Posted By foodgal On November 23, 2009 @ 5:20 am In Chefs,General,Meat,Restaurants | 17 Comments

It can’t be helped. Not when you’re at the swank LB Steak in San Jose’s Santana Row, where there are calories galore.

But Chef Roland Passot’s latest creation, run by Chef de Cuisine Chris Joslyn, is a place where you just have to dine with a devil-may-care attitude. All the better to enjoy the numerous meaty and rich offerings.

On a warm evening, the dark, striking restaurant throws open its front, floor-to-ceiling windows, so that you feel like you’re dining al fresco even if you’re seated inside underneath the glittering chandeliers.

The steaks are all USDA “prime.” But this is one steakhouse where you don’t have to indulge in red meat to have a good meal. There’s also an array of fish and pastas, and even a vegetarian burger of oats, bulgar, wheat, brown rice and crimini mushrooms.

I was invited in to dine recently. My companion that evening at LB Steak was — who else — Meat Boy (my husband). As if you think he’d let anyone else go in his place?

The waitstaff brought over an order of the pommes souffle ($9) — thinly sliced potatoes that puff up and get super crispy from being fried twice. Although a little oily, these were gossamer puffs that crackled when bitten. Eat them fast because they taste best while they’re still hot.
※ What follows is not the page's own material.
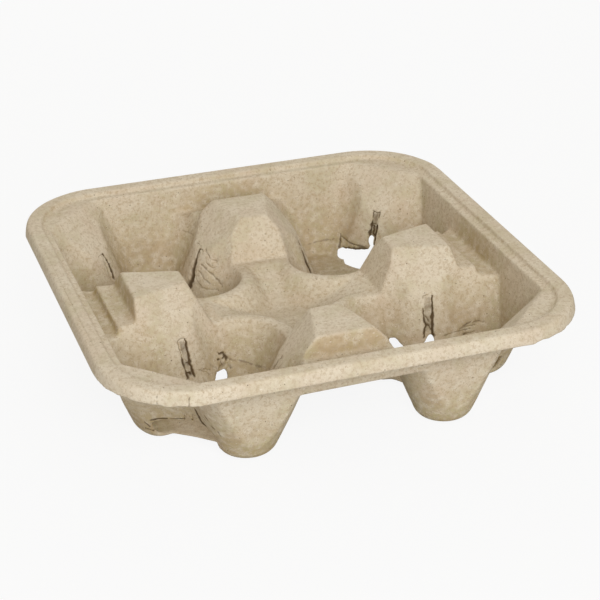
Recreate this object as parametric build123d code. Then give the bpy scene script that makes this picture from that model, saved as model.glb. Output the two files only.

I couldn’t resist the dramatic starter of escargot in Pernod garlic butter piled inside a shank of bone with its marrow ($15). The tender snails were enveloped in richness. I don’t even want to know how many calories are in that dish. But it was a dish worth busting any diet for.

I opted for sea bass served atop strands of spaghetti squash in a brown butter emulsion (26.75). The fish was tender, very moist, and with a nice sear on top.

Meat Boy, of course, got his favorite cut — a 12-ounce rib eye ($29.50).  From the options of sauces, he chose the buttery bearnaise. Cooked medium-rare just as ordered, the steak had a really satisfying beefy flavor that just flooded your entire mouth.

The accompanying onion rings ($3.75) were big and tender inside, but perhaps could have been crisper on the outside.

For dessert, choose from offerings on the menu or off the cart that gets rolled to your table.

Knowing my weaknesses already, it’s probably not surprising that I chose a gingerbread cake and an espresso macaron from the cart. The cake was disappointing — a bit gummy and lacking in the requisite hit of winter spices. Far better was the French macaron, which tasted like a smooth cup of coffee.

I’m sure I packed on the lbs that night at LB Steak. But most of them were sure worth it.